> **RECORDS PROVIDED**
***

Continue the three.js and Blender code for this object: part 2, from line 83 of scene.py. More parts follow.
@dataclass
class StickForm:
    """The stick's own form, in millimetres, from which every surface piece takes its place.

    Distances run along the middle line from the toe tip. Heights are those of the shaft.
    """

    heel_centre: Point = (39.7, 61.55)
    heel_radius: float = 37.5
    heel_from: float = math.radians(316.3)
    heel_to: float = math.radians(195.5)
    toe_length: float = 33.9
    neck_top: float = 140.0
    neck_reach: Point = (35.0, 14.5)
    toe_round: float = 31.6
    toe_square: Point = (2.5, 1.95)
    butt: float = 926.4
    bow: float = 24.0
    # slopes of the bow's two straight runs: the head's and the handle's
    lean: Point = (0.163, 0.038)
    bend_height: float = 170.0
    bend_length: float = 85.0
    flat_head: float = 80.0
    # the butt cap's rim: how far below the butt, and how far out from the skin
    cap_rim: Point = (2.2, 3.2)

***

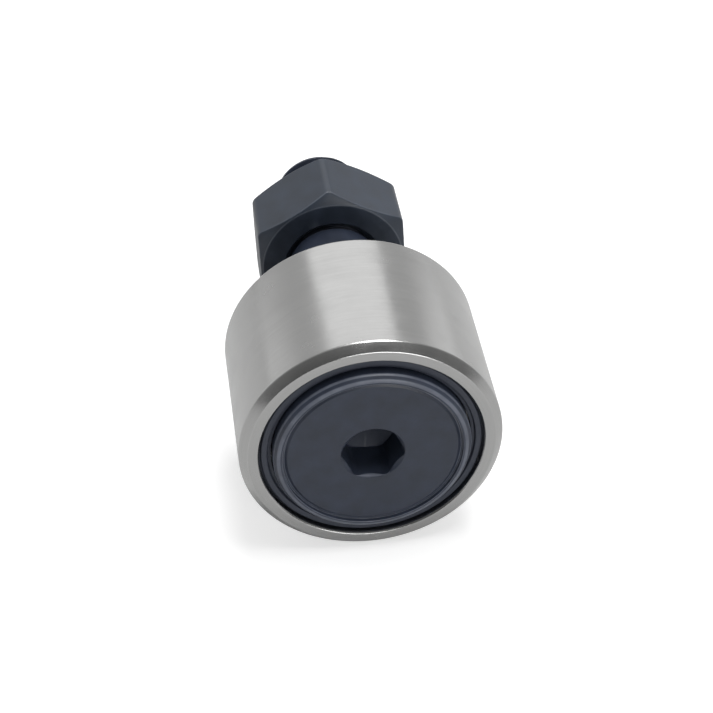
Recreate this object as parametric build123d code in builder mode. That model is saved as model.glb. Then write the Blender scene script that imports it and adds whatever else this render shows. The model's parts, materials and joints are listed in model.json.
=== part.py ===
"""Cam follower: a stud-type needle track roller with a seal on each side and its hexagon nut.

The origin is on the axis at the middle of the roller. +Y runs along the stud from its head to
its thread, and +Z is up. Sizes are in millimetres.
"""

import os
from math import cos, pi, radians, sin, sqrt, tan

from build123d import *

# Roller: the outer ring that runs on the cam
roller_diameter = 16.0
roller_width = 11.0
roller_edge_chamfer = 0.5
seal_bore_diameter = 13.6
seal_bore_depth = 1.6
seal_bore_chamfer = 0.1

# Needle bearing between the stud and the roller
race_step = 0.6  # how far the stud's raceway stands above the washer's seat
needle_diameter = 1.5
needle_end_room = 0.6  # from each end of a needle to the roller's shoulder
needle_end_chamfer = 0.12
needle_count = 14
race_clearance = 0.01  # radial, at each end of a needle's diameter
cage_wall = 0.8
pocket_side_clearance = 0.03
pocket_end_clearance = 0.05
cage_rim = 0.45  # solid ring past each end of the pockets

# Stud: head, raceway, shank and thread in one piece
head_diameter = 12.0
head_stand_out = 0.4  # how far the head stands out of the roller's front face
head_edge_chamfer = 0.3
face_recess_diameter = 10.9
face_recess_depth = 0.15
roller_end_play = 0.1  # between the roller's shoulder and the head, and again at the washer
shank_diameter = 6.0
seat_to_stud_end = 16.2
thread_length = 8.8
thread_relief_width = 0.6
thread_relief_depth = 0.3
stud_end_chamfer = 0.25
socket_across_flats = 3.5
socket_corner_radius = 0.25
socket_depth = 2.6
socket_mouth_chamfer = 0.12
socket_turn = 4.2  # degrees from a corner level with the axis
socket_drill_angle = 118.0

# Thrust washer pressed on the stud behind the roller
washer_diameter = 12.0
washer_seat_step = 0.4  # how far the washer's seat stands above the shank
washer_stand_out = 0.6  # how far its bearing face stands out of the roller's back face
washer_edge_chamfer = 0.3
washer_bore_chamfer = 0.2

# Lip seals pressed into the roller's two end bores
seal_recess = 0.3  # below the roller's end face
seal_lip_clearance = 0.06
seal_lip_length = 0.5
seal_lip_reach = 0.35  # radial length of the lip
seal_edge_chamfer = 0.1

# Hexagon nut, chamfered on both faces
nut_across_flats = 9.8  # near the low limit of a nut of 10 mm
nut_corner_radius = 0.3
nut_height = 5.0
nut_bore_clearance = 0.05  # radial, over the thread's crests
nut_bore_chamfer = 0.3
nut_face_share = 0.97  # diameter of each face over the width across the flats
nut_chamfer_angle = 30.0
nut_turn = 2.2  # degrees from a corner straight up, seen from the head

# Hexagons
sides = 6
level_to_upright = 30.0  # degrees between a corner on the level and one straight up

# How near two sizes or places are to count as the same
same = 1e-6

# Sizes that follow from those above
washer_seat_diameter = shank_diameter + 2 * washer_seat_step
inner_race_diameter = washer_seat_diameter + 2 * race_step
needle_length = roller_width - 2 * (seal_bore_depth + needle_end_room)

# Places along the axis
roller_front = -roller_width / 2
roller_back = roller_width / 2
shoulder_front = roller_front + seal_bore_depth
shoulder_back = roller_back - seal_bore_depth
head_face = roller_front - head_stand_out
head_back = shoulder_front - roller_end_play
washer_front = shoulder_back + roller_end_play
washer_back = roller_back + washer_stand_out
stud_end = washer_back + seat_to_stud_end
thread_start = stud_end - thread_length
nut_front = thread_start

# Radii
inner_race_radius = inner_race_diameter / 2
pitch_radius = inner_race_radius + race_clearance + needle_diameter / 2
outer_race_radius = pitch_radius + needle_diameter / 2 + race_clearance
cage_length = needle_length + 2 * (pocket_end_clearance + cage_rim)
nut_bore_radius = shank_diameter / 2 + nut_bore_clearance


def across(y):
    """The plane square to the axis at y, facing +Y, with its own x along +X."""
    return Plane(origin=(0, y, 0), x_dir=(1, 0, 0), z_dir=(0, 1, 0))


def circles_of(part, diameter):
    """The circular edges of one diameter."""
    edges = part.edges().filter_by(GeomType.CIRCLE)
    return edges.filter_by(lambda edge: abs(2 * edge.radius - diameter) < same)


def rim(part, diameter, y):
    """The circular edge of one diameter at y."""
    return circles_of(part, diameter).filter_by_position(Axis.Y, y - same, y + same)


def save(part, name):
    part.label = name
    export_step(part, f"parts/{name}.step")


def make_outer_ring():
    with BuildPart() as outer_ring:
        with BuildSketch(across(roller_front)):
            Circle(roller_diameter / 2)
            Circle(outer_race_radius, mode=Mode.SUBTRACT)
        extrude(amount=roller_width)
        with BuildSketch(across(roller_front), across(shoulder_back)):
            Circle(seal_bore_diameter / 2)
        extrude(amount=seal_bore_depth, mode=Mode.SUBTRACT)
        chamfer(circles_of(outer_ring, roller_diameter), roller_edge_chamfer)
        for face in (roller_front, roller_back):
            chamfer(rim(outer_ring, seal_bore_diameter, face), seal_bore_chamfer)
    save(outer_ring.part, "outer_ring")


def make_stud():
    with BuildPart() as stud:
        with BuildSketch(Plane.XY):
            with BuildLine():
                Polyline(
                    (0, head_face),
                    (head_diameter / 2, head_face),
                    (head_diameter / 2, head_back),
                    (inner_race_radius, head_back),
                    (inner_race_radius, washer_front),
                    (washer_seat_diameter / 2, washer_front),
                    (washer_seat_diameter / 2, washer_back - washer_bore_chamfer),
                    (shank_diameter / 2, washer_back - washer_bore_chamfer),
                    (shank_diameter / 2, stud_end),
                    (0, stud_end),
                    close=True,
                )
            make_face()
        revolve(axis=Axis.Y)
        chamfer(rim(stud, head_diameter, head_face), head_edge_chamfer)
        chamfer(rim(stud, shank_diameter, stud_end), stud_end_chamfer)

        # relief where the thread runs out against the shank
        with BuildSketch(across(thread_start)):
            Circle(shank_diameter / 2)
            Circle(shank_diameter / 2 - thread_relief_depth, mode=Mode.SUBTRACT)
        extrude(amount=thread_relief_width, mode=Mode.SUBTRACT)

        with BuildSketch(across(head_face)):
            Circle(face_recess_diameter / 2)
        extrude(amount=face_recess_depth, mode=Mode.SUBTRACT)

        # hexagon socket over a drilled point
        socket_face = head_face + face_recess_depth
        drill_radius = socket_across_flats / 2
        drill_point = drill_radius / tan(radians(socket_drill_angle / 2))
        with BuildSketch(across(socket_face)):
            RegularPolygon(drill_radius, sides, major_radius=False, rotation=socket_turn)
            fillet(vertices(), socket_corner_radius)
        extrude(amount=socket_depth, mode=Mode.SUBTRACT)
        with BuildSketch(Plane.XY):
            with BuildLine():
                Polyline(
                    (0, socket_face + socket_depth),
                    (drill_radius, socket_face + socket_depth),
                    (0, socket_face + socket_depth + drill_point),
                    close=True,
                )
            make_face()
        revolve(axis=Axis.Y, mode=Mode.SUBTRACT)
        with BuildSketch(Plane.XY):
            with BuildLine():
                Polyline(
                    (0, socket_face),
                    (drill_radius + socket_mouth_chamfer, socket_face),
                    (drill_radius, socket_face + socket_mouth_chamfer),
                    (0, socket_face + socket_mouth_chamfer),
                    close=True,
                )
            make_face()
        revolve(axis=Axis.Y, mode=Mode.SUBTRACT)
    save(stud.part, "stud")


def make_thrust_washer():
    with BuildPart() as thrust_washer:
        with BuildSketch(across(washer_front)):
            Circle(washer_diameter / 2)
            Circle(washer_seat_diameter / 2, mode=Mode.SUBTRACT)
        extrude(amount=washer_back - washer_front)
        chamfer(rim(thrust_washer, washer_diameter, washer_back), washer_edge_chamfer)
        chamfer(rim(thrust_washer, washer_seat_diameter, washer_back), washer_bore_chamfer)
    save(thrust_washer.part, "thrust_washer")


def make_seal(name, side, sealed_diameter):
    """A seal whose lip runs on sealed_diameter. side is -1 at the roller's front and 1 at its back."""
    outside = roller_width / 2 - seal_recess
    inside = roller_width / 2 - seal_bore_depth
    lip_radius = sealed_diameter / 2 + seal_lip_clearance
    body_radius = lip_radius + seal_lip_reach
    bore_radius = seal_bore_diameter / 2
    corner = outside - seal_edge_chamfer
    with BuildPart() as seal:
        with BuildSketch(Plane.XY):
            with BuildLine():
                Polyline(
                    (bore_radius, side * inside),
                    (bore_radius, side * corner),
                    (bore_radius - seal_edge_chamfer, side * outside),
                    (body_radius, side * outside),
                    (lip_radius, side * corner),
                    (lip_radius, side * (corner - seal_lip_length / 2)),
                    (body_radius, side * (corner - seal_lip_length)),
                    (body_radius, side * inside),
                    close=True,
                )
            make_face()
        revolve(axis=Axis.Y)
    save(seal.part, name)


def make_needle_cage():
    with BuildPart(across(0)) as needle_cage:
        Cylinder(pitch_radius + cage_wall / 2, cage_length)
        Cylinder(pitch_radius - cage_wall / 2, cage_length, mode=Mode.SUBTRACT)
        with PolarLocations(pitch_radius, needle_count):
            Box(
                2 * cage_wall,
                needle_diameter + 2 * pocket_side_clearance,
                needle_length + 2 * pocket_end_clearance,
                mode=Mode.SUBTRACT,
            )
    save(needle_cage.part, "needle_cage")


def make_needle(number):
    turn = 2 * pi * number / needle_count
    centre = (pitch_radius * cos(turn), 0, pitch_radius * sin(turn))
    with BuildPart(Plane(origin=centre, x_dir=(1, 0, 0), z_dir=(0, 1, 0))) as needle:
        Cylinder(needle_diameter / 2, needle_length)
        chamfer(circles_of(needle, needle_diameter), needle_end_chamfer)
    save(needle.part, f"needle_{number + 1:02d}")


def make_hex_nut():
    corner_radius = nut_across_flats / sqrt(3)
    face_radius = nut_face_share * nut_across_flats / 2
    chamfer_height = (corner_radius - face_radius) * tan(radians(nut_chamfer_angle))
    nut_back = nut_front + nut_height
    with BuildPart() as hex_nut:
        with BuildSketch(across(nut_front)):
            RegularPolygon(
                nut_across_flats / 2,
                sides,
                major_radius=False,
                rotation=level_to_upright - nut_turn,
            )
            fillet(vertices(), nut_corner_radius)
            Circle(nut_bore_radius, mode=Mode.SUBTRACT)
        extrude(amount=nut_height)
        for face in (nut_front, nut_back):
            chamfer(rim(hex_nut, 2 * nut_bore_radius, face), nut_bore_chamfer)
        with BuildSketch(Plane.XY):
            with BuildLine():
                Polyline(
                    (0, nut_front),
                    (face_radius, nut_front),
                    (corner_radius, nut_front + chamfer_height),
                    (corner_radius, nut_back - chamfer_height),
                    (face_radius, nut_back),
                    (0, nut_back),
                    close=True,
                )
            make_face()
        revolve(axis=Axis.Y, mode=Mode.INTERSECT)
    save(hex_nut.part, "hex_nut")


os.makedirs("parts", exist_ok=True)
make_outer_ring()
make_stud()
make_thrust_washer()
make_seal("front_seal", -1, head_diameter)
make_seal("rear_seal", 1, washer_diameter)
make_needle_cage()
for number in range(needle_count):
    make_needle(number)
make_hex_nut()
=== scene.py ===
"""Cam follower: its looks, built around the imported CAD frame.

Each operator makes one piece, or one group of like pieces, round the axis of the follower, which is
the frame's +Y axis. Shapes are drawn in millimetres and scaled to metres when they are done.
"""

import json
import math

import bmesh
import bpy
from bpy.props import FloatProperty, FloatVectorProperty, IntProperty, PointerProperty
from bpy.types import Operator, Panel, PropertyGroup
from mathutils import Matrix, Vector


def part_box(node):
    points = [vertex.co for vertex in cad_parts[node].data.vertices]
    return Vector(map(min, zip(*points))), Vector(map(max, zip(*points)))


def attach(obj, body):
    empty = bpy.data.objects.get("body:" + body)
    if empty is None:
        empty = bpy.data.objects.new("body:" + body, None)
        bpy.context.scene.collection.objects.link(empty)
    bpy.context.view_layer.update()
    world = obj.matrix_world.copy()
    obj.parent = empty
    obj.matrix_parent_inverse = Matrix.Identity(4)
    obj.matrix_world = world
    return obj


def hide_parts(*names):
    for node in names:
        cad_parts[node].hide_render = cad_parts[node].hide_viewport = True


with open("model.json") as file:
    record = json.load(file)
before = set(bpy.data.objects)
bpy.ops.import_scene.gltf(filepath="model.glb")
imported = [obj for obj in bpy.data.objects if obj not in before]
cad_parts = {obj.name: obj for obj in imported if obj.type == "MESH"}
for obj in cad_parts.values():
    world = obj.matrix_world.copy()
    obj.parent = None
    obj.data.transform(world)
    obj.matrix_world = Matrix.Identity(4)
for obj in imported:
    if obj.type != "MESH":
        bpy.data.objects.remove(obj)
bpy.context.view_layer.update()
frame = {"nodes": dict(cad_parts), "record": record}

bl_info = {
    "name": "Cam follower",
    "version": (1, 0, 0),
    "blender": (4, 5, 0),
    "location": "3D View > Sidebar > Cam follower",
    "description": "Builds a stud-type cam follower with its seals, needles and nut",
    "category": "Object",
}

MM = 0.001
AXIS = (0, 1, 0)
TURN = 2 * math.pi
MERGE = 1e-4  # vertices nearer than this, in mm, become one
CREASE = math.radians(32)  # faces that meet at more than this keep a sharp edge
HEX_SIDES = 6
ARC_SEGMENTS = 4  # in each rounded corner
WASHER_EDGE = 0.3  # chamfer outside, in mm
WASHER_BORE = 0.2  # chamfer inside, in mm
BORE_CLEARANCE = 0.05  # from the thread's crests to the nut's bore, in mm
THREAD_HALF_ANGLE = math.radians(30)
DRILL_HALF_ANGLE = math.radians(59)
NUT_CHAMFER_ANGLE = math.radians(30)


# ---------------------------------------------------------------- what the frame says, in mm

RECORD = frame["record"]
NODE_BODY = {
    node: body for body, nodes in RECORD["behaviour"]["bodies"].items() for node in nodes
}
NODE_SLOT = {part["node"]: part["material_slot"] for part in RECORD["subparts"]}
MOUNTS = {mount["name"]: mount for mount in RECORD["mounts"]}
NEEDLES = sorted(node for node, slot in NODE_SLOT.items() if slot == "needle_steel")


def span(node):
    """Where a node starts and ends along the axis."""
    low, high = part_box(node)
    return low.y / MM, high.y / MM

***

> **TASK DIRECTIONS**
Your task is to transcribe only the lines from the line containing "revolve(axis=Axis.Y, mode=Mode.INTERSECT)" through the line containing "points = [vertex.co", word for word.

> **EXERCISE SOLUTION**
        revolve(axis=Axis.Y, mode=Mode.INTERSECT)
    save(hex_nut.part, "hex_nut")


os.makedirs("parts", exist_ok=True)
make_outer_ring()
make_stud()
make_thrust_washer()
make_seal("front_seal", -1, head_diameter)
make_seal("rear_seal", 1, washer_diameter)
make_needle_cage()
for number in range(needle_count):
    make_needle(number)
make_hex_nut()
=== scene.py ===
"""Cam follower: its looks, built around the imported CAD frame.

Each operator makes one piece, or one group of like pieces, round the axis of the follower, which is
the frame's +Y axis. Shapes are drawn in millimetres and scaled to metres when they are done.
"""

import json
import math

import bmesh
import bpy
from bpy.props import FloatProperty, FloatVectorProperty, IntProperty, PointerProperty
from bpy.types import Operator, Panel, PropertyGroup
from mathutils import Matrix, Vector


def part_box(node):
    points = [vertex.co for vertex in cad_parts[node].data.vertices]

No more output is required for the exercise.